On June 9, 2016, the California Supreme Court issued its decision in Nickerson v. Stonebridge Life Insurance Co., holding that so-called Brandt fees should be treated as compensatory damages when calculating the ratio of punitive to compensatory damages even when they are awarded by the trial court after the jury has returned its punitive damages award.
As discussed in my post about our amicus brief for the Chamber of Commerce in Nickerson, Brandt fees are the attorneys’ fees incurred by an insured in obtaining policy benefits that an insurer has been held to have denied the insured in bad faith. Accordingly, at first blush Nickerson may appear to be irrelevant outside the insurance context. But that first impression may be mistaken.
Because our friends at California Punitive Damages have already done an excellent recap of the decision, I am going to focus on two aspects of Nickerson that may be important to all defendants, not just insurers.
First, I find it troubling that the court provided a gerrymandered description of the U.S. Supreme Court’s guidance regarding permissible ratios of punitive to compensatory damages. Focusing exclusively on the Supreme Court’s admonition that ordinarily “few awards exceeding a single-digit ratio between punitive and compensatory damages, to a significant degree, will satisfy due process,” the court ignored the Supreme Court’s additional statements that “an award of more than four times the amount of compensatory damages might be close to the line of constitutional impropriety” and that “[w]hen compensatory damages are substantial, then a lesser ratio, perhaps only equal to compensatory damages, can reach the outermost limit of the due process guarantee.”
This could be merely a function of the fact that the trial court had reduced the punitive damages to a 10:1 multiple of the tort damages, excluding the Brandt fees. But I worry that the oversight may be indicative of the general leanings of the current California Supreme Court. Though the court has not had a pro-business majority in quite some time, with the addition of Justices Liu, Cuellar, and Kruger (the author of Nickerson), the current court may be among the least business-friendly in decades.
It was less than seven years ago that the California Supreme Court held in Roby v. McKesson Corp. that a 1:1 ratio of punitive to compensatory damages was the constitutional maximum under the circumstances of that case. Nickerson does not so much as cite Roby, let alone acknowledge its ratio analysis. Could this be an indication that the current California Supreme Court is going to retreat from its recognition that the Constitution may often require ratios far lower than 10:1?
The second aspect of the decision that could have broad significance is the court’s rationale for holding that Brandt fees should be included in the punitive/compensatory ratio even when they are awarded by the court after the jury has already returned its punitive award.

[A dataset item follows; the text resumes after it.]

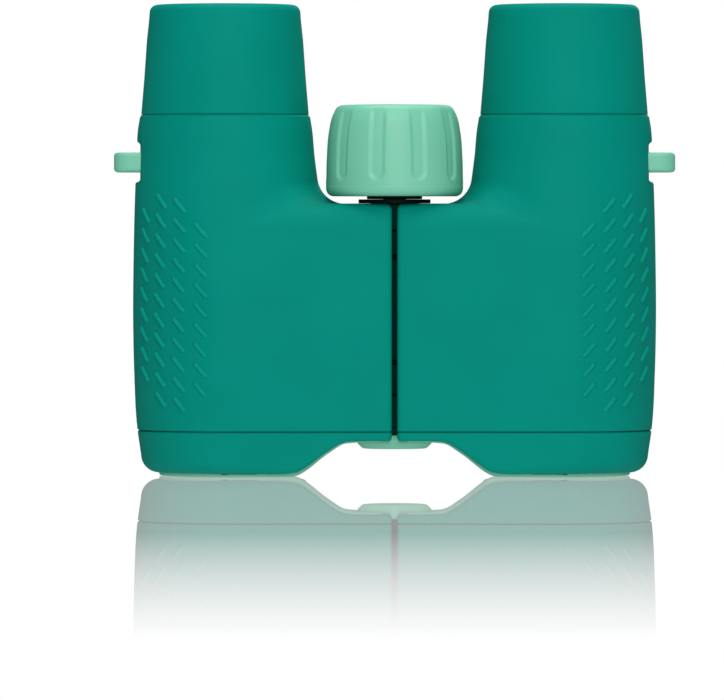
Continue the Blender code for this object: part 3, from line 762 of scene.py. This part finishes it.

The court explained that “[b]ecause the Gore guideposts are designed to govern postverdict judicial review of the amount of a jury’s award, not the adequacy of the jury’s deliberative process, there is no apparent reason why a court applying the second guidepost may not consider a postverdict compensatory damages award in its constitutional calculus.” In supporting this conclusion, it pointed out that “in Gore itself, the United States Supreme Court’s application of the guideposts touched on matters of which the jury could not have been aware when it rendered its punitive damages verdict.” And it further emphasized that “the third [Gore] guidepost, concerning available sanctions for comparable misconduct, is by its nature a question aimed at reviewing courts, rather than juries.”
As I pointed out in the post about our amicus brief in Nickerson, this rationale should be a two-way street. If reviewing courts must consider damages awarded by a court post-trial about which the jury had no knowledge when it set the punitive award, so too should reviewing courts be required to consider other post-trial evidence, such as evidence of other punitive awards imposed against the defendant for the same conduct, administrative fines for that conduct, and post-verdict changes in the defendant’s financial condition. It remains to be seen whether the California courts will adopt this more laissez faire approach to post-verdict review or instead treat Nickerson as a one-way ratchet.